Creditados apenas de o Negro (Samuel L. Jackson) e o Branco (Thommy Lee Jones), serão estes os dois únicos personagens que conheceremos até o final da projeção. A diferente percepção de vida por parte destes dois homens é o que impulsionará a trama (se é que existe uma) e os colocará em duas condições definidamente opostas. O Branco, professor universitário culto e prestigiado, goza de todo o conforto que seu status pode oferecer, se mostra um homem deprimido, amargurado e sem fé. Tão triste que tentara o suicídio naquela manhã, mas fora impedido pelo Negro. Este, por sua vez, trabalha como zelador e não ganha mais do que o suficiente para sobreviver. Morando em uma zona pobre e violenta da cidade, o Negro não pode se dar ao luxo de ter nada (nem mesmo uma TV), pois sabe que será roubado. Vive à sombra do preconceito, mas mesmo assim é feliz. Principalmente por sua fé que lhe motiva todo o dia e o faz enxergar as novas oportunidades que recebe a cada instante. Resumindo: o Branco retrata o homem desvirtuado do caminho da felicidade e o Negro seu anjo da guarda que surge para salvá-lo. É impressionante (e isso me desagradou bastante) a maneira como McCarthy posiciona os personagens tendenciosamente. O Branco é infeliz, mesmo tendo tudo o que sempre quis em qualquer campo da vida, por ter perdido – ou nunca ter encontrado – sua fé em Deus. Já o Negro, vive com um brilho intenso nos olhos por acreditar que seu Pai (o que reforça seu papel de anjo da guarda) olha por ele todos os dias. O posicionamento tendencioso do roteiro pode ser evidenciado em várias passagens, mas em duas em especial ele chama mais a atenção. Primeiro quando o Branco afirma não ter visto o Negro no metrô e diz que ele apareceu do nada para salvá-lo. Logo depois, o Negro questiona o professor sobre a quantidade de livros que ele já teria lido na vida. E após fazerem uma conta rápida baseada em quantos livros ele lê por semana nos últimos vinte anos, o Negro o pergunta se ele já leu a Bíblia e, ao receber uma negativa, lança a frase “já leu tantos livros na vida e não leu este, o mais importante livro já escrito?”. Não estou aqui iniciando uma campanha contra os crentes de plantão, mas aposto que se McCarthy os chamasse de “idiotas iludidos”, a maioria sentiria-se ofendido. Portanto, não engulo este papo de que “sem tamanha fé não há felicidade”.
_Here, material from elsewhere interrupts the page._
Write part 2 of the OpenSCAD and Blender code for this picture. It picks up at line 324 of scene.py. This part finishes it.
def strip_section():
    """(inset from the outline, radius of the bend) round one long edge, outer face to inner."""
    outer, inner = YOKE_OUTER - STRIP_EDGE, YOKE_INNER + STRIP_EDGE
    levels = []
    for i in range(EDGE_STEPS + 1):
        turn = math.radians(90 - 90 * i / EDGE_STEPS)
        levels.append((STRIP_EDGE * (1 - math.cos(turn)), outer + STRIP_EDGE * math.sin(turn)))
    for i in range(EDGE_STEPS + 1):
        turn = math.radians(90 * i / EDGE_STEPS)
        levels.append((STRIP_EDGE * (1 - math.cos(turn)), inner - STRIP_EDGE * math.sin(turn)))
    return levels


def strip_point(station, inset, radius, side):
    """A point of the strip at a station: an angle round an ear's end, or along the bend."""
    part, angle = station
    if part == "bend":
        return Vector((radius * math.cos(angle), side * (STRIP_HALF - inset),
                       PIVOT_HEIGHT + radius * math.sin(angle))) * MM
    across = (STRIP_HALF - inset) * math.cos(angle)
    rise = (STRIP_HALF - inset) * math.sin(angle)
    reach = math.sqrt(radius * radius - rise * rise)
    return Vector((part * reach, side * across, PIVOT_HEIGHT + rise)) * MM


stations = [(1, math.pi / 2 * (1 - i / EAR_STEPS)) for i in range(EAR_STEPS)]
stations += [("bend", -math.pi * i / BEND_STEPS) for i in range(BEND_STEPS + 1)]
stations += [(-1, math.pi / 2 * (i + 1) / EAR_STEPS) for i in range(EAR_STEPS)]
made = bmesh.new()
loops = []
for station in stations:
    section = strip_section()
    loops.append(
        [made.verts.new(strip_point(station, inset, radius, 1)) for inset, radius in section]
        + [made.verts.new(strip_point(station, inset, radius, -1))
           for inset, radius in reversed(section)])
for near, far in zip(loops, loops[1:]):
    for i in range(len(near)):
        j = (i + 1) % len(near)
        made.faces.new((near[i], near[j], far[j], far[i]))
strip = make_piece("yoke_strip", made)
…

Os dois experientes atores estão bastante seguros em seus personagens, mesmo que um certo desconforto seja visível vez ou outra, dado o desgaste natural das longas cenas e dos intermináveis diálogos. A inquietação nos dedos do Branco e sua expressão cansada e derrotada nos deixam desesperados para tentar ajudar aquele homem. Bem como a empolgação e o empenho do Negro para estender-lhe a mão nos causa certa angústia por percebermos que talvez aquele homem não possa e nem queira ser ajudado, o que torna a luta do Negro em vão.
A direção de Jones poderia ser um mero detalhe aqui, dadas as limitações do filme em termos possibilidades a serem exploradas, mas o ator/diretor consegue o mais importante ao sustentar o filme sem que este se torne cansativo demais, embora permaneça no limite. Jones aposta no foco direto nas expressões dos atores, principalmente nos momentos mais intensos, como quando o Branco é questionado sobre sua relação com seu pai, onde dá certa dinâmica ao diálogo para representar o quanto o assunto incomoda o personagem.
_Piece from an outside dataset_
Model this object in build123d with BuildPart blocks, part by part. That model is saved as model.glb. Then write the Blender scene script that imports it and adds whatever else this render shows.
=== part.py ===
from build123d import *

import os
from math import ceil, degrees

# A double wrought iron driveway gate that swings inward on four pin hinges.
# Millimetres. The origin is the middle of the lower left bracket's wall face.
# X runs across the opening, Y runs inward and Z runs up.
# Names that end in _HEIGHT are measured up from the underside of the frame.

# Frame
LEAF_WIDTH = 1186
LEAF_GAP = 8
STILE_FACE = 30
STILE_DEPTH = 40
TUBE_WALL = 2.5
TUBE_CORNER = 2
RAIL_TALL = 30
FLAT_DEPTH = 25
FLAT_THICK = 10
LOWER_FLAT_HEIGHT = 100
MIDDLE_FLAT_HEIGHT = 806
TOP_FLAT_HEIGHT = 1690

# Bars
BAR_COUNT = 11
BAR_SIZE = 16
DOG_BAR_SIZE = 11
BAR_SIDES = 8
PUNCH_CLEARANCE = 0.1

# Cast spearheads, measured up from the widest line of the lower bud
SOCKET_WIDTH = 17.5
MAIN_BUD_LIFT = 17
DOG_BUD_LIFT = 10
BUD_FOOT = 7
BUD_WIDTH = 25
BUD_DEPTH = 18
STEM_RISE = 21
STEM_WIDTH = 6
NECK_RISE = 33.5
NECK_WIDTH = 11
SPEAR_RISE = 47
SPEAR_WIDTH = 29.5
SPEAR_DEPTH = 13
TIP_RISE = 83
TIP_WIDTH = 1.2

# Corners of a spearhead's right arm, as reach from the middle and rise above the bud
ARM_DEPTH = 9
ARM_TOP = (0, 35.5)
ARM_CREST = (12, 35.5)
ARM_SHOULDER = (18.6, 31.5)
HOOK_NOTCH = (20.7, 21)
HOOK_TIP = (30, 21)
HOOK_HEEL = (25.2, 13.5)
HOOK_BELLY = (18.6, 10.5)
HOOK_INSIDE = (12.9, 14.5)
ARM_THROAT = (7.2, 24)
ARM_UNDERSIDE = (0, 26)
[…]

Pôr do Sol Limitado é um filme difícil de ser acompanhado, mas merece ser visto à titulo de curiosidade, pois é formatado de uma maneira bastante peculiar e traz argumentos interessantes que merecem ser debatido, seja qual for a sua opinião sobre eles. Mesmo com uma fórmula difícil de ser digerida, o filme possui bastante conteúdo.
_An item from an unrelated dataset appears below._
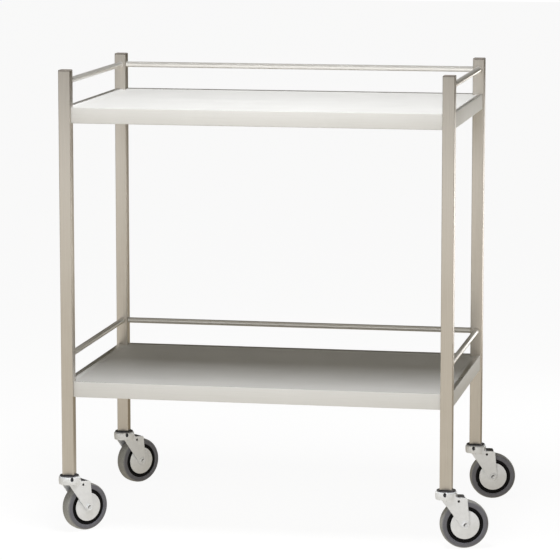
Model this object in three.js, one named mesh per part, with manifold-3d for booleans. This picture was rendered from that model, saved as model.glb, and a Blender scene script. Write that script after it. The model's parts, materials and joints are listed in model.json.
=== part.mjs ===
// Instrument cart: two folded stainless shelves between four square posts, round guard rails on the left,
// back and right above each shelf, and four swivel castors. Millimetres, +Z up, +X to the right, +Y to the back.
// The floor is z = 0, and the origin is the centre of the whole cart's outline on the floor.
import * as THREE from "three";
import { ConvexGeometry } from "three/addons/geometries/ConvexGeometry.js";
import { mergeVertices } from "three/addons/utils/BufferGeometryUtils.js";
import Module from "manifold-3d";

const wasm = await Module();
wasm.setup();

// ---- Driving dimensions ----
const FRAME_WIDTH = 820; // over the posts, left to right
const FRAME_DEPTH = 510; // over the posts, front to back
const CART_HEIGHT = 970; // floor to the top of the post caps
const FIT_GAP = 0.3; // left between pieces that touch

const POST_SIDE = 25;
const POST_WALL = 1.5;
const POST_CORNER_RADIUS = 2.2;
const POST_BOTTOM = 123;
const PLUG_WALL_GAP = 0.3;

const CAP_THICKNESS = 2.2;
const CAP_PLUG_DEPTH = 14;
const CASTOR_PLUG_FLANGE = 1;
const CASTOR_PLUG_LENGTH = 38;

const SHELF_EDGES = { bottom_shelf: 321, top_shelf: 893 }; // height of each shelf's outer top edge
const SHELF_SHEET = 1.5;
const SHELF_SIDE_INSET = 3; // side aprons lie this far inside the posts' outer faces
const SHELF_FRONT_INSET = 6; // front and back aprons, inside the posts' front and back faces
const APRON_HEIGHT = 33;
const APRON_RETURN = 14; // flange folded inwards along the foot of the apron
const BORDER_WIDTH = 20; // raised border that keeps spills on the shelf
const BORDER_RISE = 3;
const EDGE_FOLD = 1.6; // flat width of the fold at the shelf's outer edge

const STIFFENER_WIDTH = 60;
const STIFFENER_HEIGHT = 18;

const RAIL_DIAMETER = 12;
const RAIL_WALL = 1.2;
const RAIL_ABOVE_EDGE = 52.5;

const WHEEL_RADIUS = 50;
const TYRE_HALF_WIDTH = 14;
const TYRE_INNER_RADIUS = 38;
const CASTOR_TRAIL = 37.5; // the axle's distance behind the kingpin
const FORK_HALF_GAP = 15.6; // from the wheel's middle to a leg's inner face
const FORK_SHEET = 2.4;
const CROWN_RADIUS = 22.5;
const CROWN_TOP = 119.4;
const CROWN_SKIRT = 102.5;
const AXLE_RADIUS = 4;
const GUARD_RADIUS = 30.2;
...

No site que baixo torrent's dos filmes tinha ele lá como recomendação, mas não botei fé...
Agora com esse texto vou conferir caro...
Ô Lucas, já te aviso: tem que estar preparado. É como assistir a um debate de duas horas sobre um depressivo e um esperançoso, mas o filme é bom sim. Valeu...
Felipe, eu comprei e não assisti (tenho este estranho hábito) e emprestei para minha mão que quase me soltou os cachorros de tão chato que ela tinha achado. Imediatamente foi conferir e acabei achando interessante.